Exercise requirements
Take each line containing "this" and report it exactly as written.

Collected material
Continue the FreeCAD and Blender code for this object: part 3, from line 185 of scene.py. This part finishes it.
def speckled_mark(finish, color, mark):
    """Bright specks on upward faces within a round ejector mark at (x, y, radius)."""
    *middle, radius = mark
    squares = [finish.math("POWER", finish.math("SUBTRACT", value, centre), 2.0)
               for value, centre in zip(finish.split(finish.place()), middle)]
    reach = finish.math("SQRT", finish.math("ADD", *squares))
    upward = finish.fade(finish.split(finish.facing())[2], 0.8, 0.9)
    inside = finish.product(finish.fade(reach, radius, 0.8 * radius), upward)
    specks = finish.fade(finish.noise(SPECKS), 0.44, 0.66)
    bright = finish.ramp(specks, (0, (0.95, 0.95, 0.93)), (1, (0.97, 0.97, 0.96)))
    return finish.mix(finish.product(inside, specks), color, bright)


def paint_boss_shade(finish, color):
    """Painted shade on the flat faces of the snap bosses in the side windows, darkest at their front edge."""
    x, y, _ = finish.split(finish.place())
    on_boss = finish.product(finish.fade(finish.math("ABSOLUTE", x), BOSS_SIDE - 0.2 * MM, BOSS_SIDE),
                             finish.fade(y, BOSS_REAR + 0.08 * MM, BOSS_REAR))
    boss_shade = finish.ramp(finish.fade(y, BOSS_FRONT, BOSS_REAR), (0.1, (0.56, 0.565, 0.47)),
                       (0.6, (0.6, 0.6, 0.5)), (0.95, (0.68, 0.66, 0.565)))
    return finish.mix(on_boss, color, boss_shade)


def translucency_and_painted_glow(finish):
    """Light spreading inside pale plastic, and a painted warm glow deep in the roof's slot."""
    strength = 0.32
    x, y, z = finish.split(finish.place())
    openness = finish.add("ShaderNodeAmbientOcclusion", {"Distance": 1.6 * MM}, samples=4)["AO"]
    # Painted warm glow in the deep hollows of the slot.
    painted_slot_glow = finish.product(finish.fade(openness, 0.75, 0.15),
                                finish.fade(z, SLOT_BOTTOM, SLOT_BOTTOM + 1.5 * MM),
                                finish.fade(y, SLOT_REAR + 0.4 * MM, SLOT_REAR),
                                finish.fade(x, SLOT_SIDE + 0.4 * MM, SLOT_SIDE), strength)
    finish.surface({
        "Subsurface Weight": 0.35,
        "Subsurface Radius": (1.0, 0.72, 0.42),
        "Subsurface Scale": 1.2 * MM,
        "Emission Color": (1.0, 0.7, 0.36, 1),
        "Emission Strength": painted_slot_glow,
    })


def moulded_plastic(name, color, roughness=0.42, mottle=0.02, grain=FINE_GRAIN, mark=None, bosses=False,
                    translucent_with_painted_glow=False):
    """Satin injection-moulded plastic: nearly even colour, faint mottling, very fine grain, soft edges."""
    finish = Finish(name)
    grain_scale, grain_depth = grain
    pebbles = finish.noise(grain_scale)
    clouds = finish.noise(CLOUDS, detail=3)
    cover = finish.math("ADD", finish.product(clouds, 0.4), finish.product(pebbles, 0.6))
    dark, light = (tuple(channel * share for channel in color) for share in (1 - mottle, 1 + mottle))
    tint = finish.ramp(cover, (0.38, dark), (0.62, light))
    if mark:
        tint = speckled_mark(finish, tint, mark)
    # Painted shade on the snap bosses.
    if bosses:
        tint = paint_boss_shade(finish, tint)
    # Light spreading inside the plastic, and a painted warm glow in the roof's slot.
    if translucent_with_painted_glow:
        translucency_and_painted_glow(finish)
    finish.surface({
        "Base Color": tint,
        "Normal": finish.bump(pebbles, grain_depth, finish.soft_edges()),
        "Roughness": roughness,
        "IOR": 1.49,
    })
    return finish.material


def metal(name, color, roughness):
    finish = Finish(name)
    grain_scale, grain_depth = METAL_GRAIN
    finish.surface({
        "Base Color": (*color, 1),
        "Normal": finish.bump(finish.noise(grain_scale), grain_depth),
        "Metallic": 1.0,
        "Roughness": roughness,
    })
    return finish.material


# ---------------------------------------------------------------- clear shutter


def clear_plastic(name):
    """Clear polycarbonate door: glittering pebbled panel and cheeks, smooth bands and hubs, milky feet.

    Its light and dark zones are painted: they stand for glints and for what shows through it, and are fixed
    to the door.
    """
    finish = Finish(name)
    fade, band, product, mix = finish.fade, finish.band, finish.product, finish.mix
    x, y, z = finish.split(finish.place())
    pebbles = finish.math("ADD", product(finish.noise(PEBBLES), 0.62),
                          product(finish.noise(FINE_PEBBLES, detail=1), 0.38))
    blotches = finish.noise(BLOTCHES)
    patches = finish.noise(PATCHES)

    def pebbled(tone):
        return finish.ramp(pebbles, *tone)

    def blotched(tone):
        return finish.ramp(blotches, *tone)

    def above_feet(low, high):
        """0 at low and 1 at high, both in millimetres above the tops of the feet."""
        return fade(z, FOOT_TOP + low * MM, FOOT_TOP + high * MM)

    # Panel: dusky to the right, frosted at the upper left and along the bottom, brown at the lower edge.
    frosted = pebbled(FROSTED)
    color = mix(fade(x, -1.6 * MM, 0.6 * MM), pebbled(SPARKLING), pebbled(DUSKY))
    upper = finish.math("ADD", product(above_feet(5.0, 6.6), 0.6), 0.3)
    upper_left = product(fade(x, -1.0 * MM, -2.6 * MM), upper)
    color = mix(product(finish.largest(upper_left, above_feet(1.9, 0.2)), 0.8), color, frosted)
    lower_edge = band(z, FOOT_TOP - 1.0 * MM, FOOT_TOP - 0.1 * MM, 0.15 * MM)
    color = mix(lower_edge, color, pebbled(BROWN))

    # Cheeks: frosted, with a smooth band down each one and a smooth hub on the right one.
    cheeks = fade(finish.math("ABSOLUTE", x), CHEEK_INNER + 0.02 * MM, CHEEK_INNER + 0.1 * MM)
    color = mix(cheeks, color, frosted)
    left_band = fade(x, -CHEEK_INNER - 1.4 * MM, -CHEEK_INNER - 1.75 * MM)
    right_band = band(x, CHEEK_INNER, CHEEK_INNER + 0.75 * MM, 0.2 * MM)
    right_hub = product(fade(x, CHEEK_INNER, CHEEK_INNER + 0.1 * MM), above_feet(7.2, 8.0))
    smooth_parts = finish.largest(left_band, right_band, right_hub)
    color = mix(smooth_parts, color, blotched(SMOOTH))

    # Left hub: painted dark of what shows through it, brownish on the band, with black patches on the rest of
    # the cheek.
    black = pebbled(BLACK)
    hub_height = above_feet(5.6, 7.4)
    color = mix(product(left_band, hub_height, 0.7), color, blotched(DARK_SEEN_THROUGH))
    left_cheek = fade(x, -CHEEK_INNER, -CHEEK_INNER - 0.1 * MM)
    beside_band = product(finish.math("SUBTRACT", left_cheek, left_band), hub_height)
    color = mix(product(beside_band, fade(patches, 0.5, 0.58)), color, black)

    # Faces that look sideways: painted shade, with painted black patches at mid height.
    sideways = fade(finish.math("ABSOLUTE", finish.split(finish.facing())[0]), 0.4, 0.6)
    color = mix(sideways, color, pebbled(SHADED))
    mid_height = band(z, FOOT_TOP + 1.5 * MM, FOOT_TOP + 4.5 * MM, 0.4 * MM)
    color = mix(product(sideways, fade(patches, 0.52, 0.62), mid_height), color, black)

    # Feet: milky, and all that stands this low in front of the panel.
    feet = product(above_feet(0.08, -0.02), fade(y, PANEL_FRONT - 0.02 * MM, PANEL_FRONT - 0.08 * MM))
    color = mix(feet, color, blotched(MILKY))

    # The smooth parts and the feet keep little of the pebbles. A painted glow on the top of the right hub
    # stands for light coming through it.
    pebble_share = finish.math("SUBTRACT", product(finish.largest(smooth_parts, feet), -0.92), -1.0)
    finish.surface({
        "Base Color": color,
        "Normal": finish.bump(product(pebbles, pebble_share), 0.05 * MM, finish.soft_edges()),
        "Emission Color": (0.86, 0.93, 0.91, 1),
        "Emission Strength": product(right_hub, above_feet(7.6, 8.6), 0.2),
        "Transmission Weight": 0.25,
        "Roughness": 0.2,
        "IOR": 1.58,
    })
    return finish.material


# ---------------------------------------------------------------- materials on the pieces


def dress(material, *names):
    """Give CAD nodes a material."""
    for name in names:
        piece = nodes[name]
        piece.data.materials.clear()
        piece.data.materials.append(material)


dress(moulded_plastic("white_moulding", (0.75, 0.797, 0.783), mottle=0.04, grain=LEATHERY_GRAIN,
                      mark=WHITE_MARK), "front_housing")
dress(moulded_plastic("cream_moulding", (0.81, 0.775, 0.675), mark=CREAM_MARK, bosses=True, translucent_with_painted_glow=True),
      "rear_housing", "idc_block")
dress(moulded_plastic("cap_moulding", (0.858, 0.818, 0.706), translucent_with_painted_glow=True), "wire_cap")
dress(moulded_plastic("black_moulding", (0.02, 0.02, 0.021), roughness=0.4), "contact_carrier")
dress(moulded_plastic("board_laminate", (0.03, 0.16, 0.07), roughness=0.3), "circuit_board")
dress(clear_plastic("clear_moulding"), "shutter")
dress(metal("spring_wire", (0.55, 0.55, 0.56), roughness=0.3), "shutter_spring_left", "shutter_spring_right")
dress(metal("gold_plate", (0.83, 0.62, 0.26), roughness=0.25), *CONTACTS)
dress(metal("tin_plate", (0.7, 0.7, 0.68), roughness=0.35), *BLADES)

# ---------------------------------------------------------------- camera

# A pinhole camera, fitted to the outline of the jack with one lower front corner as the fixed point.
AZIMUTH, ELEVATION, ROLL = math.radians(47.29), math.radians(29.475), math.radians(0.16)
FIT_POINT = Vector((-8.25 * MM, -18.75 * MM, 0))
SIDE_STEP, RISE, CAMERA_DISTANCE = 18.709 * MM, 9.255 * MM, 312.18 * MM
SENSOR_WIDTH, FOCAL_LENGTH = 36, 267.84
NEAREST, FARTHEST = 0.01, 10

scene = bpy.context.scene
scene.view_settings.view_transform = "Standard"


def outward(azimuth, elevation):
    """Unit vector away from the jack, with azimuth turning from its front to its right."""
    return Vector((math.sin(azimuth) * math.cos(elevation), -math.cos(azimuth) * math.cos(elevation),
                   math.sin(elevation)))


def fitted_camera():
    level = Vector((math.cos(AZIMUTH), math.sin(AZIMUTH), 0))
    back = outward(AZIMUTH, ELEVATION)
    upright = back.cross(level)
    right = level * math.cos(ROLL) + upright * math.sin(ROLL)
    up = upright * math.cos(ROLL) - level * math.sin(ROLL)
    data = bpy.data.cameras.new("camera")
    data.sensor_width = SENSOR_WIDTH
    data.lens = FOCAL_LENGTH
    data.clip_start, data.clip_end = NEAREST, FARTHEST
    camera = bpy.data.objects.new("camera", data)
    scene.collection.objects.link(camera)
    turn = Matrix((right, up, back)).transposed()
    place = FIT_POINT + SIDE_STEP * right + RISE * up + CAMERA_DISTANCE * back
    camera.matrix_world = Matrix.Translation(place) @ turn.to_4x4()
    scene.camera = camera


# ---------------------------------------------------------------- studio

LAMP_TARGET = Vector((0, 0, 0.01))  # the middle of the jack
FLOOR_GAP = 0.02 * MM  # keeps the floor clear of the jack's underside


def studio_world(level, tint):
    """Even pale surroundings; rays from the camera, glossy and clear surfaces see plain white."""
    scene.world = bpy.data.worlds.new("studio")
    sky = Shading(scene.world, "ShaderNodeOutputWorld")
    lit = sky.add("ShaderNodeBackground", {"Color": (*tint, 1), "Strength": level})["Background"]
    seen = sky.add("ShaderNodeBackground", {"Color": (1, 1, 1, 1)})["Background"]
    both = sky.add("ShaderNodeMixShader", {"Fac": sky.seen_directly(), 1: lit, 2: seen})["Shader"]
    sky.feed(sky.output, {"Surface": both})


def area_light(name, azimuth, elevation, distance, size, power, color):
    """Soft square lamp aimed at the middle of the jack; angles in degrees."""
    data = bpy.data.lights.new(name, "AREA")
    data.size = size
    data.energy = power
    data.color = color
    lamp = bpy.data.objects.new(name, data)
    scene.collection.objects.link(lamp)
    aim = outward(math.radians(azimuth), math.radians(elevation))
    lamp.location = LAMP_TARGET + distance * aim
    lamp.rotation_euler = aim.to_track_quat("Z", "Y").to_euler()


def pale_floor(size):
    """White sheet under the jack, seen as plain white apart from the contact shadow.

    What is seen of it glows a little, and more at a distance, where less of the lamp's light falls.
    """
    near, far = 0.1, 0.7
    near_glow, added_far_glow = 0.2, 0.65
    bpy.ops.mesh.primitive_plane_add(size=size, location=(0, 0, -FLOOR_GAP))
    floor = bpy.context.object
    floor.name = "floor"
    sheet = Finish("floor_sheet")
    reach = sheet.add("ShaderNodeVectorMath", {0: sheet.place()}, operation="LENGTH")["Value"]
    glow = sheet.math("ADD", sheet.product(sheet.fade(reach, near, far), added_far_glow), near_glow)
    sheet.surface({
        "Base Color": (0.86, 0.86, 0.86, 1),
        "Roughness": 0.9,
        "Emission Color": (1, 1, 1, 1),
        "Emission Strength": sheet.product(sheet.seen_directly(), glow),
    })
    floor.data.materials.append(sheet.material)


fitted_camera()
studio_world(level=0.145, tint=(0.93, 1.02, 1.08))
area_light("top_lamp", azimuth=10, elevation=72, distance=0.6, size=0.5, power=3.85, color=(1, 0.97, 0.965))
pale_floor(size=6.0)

The result
Continue the FreeCAD and Blender code for this object: part 3, from line 185 of scene.py. This part finishes it.
    # Feet: milky, and all that stands this low in front of the panel.